Walkthrough — following a write from app to flash:

Inside the VM:

  1. The application issues a write to its file.

  2. NTFS in the guest receives the write and translates it to block I/O.

  3. The guest storage stack (volmgr.sys, partmgr.sys, disk.sys) hands the I/O to the synthetic SCSI controller, which writes to the VHDX file on the host.

On the host:

  1. The VHDX lives on a Cluster Shared Volume (CSV). CSV is the cluster-visible abstraction that lets every node access the same volume.

  2. Underneath CSV, ReFS is the actual filesystem on the virtual disk. ReFS handles metadata, integrity streams (if enabled), and block allocation.

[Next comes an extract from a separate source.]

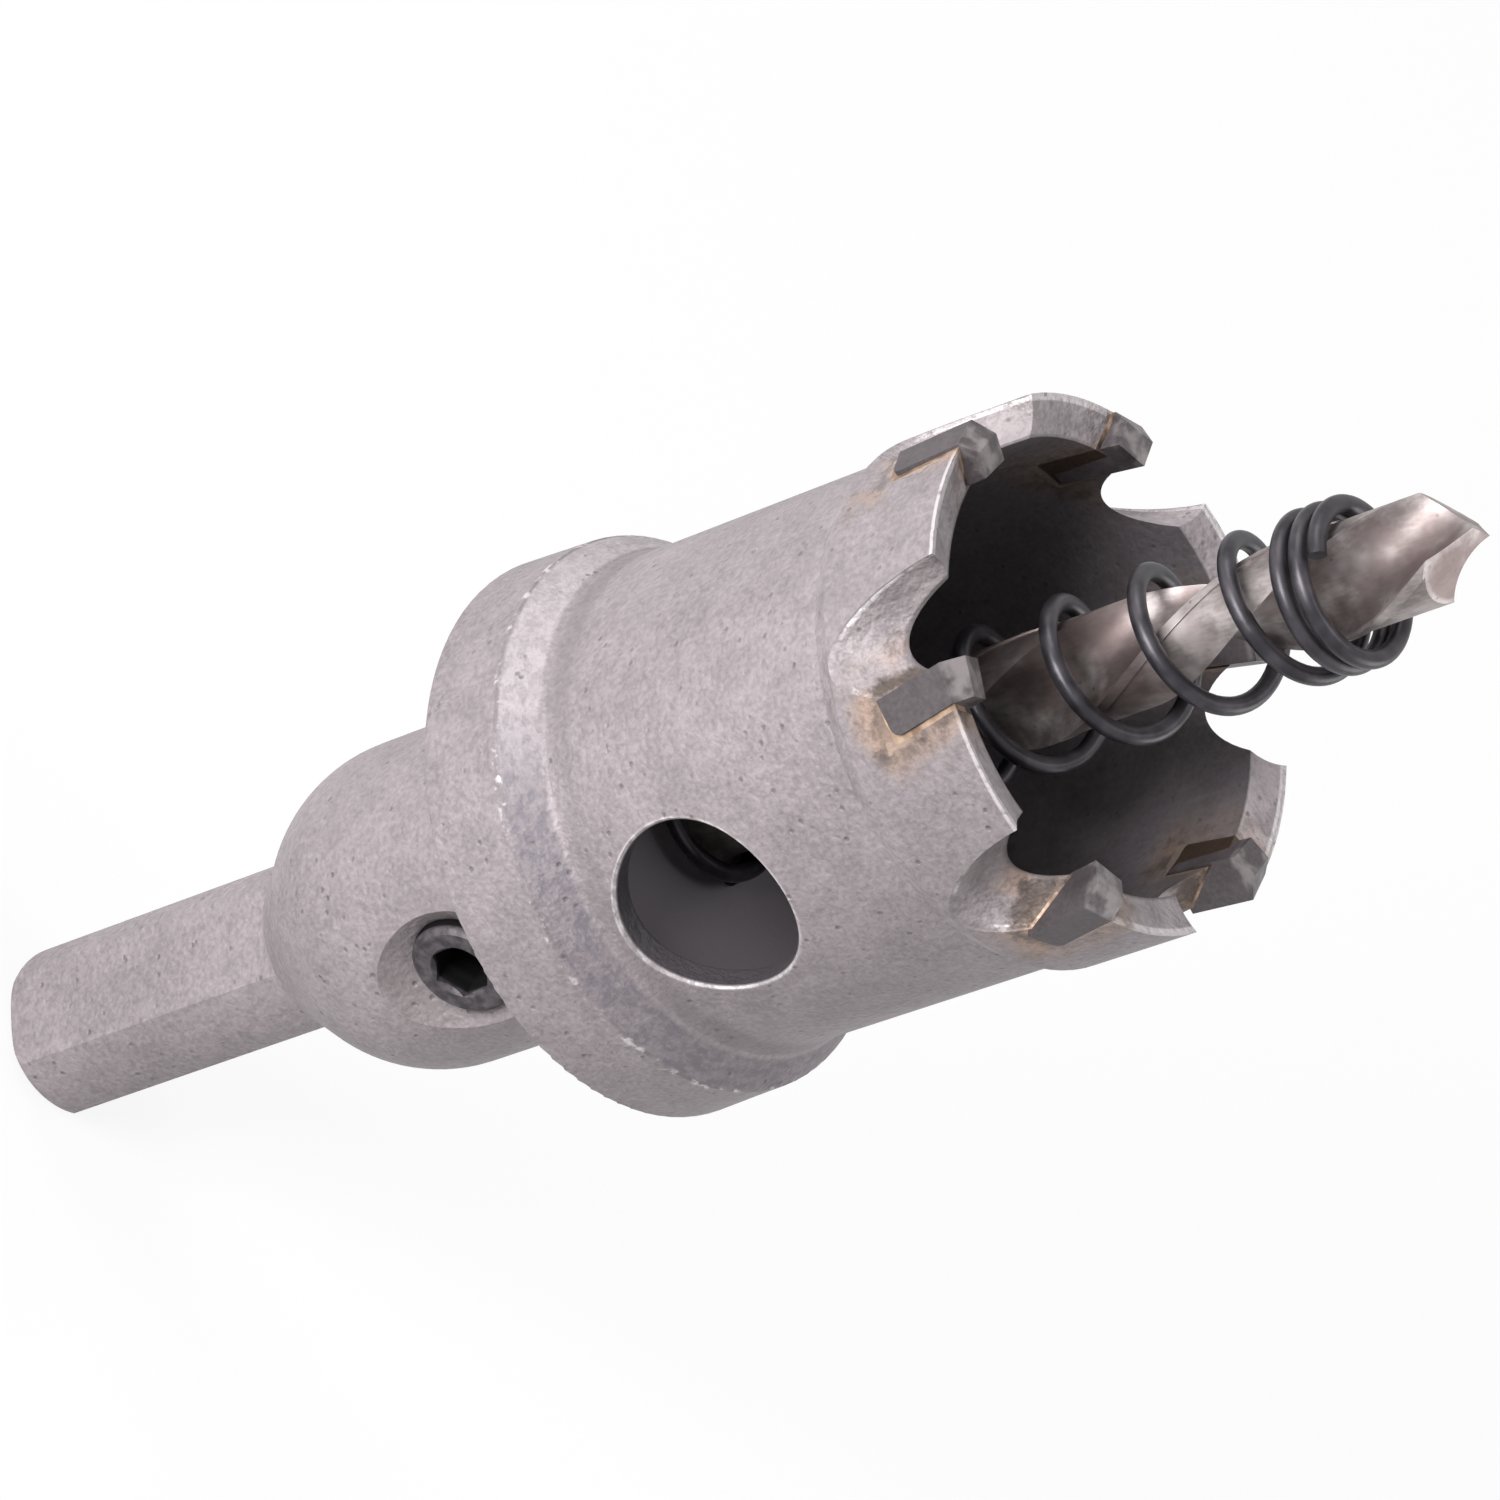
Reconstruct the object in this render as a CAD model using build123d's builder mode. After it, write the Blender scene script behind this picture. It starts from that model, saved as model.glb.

  3. Below ReFS, the host storage stack (volmgr/partmgr/disk.sys) hands the I/O to Storage Spaces. Storage Spaces is where the resiliency policy lives — 2-way mirror, 3-way mirror, nested resiliency, or parity. It decides which physical extents on which nodes need to receive a copy of this write.

Across the Storage Bus Layer (SBL):

  1. clusport.sys (the SBL initiator) issues writes to clusbflt.sys (the SBL target) on each node that holds a copy. This hop traverses the storage network using SMB Direct over RDMA. For a 3-way mirror, this means three concurrent network operations to three different nodes.

  2. On each target node, the write descends through disk.sys and stornvme.sys to the physical NVMe drive.

  3. Every copy must be acknowledged before the guest sees write completion. The slowest node defines the write latency.

Why this matters for performance:

Three takeaways follow directly from the diagram:

1. Writes always traverse the network. Even if the VM runs on a node that holds one of the mirror copies, the other copies live on different nodes and must be acknowledged over the storage fabric. There is no “local write” optimization that avoids the network hop entirely.

2. Reads can be local; writes cannot. Storage Spaces can serve a read from any copy, so reads can be satisfied locally if the VM is co-located with a copy. This is why same-node vs. cross-node placement affects read latency but has little impact on write latency.

3. The slowest layer wins. With ten-plus layers in the path, a problem in any one of them caps the performance of the whole stack. A misbehaving NIC, a stale RDMA configuration, a failing drive, or a busy ReFS metadata operation can all become the bottleneck.

Common troubleshooting layers:

When write latency is materially higher than expected (for an all-flash cluster, healthy 4K random write p50 is typically 0.3–0.8 ms with p99 under 2 ms), the issue usually lives at one of these layers:

Network / SBL (steps 7–8): RDMA falling back to TCP, or DCB/PFC misconfigured causing pause storms. Check:

Get-SmbClientNetworkInterface
Get-NetAdapterRdma
Get-NetQosPolicy

Storage Spaces (step 6): Background repair or resync consuming SBL bandwidth. Check:

Get-StorageJob
Get-VirtualDisk | Get-StorageJob

Physical devices (step 8): Mixed device types in the pool, or a single slow/failing drive setting the floor on every mirror write. Check:

Get-PhysicalDisk | Sort-Object HealthStatus, OperationalStatus
Get-StorageReliabilityCounter -PhysicalDisk (Get-PhysicalDisk)

Above ReFS (steps 4–5): BitLocker on the CSV without hardware offload, or aggressive ReFS integrity streams on a hot workload.

Optional details:

The Storage Bus Layer is the component most people don’t see in casual documentation but is the heart of S2D performance. It presents physical drives across all nodes as if they were locally attached to every node, using SMB Direct as the transport. When SBL is healthy, drive access across the cluster behaves like a single large pool. When SBL is unhealthy (RDMA issues, congestion, MTU mismatch), every write operation in the cluster suffers — even reads from the same node can be impacted by SBL backpressure.

For deeper investigation, Get-ClusterPerf and the Cluster Performance History feature in Azure Local expose per-layer counters that map closely to the stack above — volume IOPS, vDisk latency, physical disk latency, and SBL transport health.